Chronic diseases and health promotion

Part Four - Taking action: essential steps for success

Chapter One: Providing a unifying framework - the role of government

Emphasize prevention and management

As reviewed in Part Three, disease onset can be prevented through the identification and reduction of elevated risk, and complications of established disease can also be addressed using prevention strategies. Risk prediction derived from multiple risk factors is more accurate than making treatment decisions on the basis of single risk factors. In most cases, a combination of interventions is required to realize the full potential of risk reduction. Access to essential drugs should be a key component of the policy framework, focusing on rational selection, affordable prices and sustainable financing. For effective implementation of these drug policies, supply management systems need to be integrated into health system organization.

Implementation step and suggested milestones

STEP 1 CORE: Tobacco use is routinely assessed and tobacco cessation services are provided. Affordable first-line chronic disease medications such as aspirin and beta blockers, as well as blood pressure and cholesterol lowering drugs, are made available in primary health care.

STEP 2 EXPANDED: Patients’ levels of overall risk are systematically assessed and monitored during health care visits. Treatment interventions are based on locally tailored guidelines and based on overall risk, rather than arbitrary cut-off levels of individual risk factors. Second-line and third-line medications for chronic disease are made available and affordable.

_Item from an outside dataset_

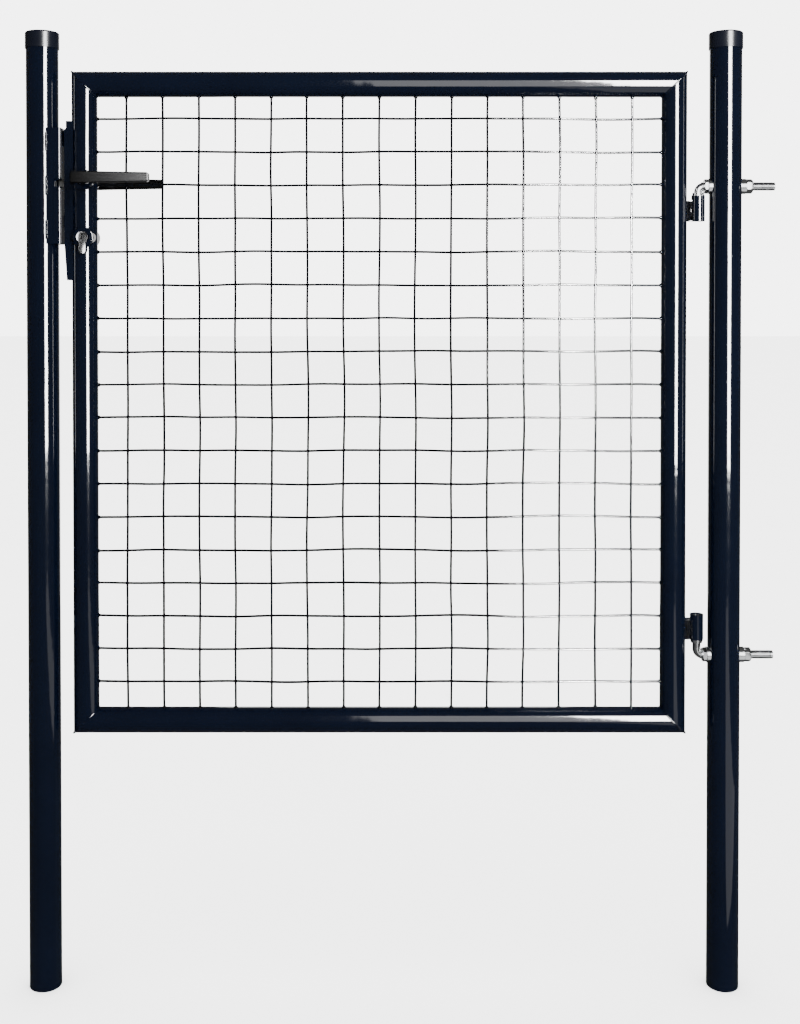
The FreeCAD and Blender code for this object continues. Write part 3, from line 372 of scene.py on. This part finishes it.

STEP 3 DESIRABLE: Comprehensive prevention programmes are available in primary health care.

Establish effective clinical information systems

Clinical information systems assist in coordinating the overall operation of the health-care centre, organizing patient information, tracking and planning patient care and facilitating patient self-monitoring, as well as prompting health-care providers to schedule patient follow-up. Effective systems can be created regardless of resource level; they range from computerized registries to pencil-and-paper schemes, and they can be written or pictorial.

Implementation step and suggested milestones

STEP 1 CORE: Basic paper-based patient registries and medical records for patients with chronic disease are introduced into primary health care.

STEP 2 EXPANDED: Computer-based patient registries and medical records for chronic disease patients are introduced into primary health care. Patient information is shared between primary health care and specialty/hospital care.

STEP 3 DESIRABLE: All health care settings are electronically linked via a common clinical information system.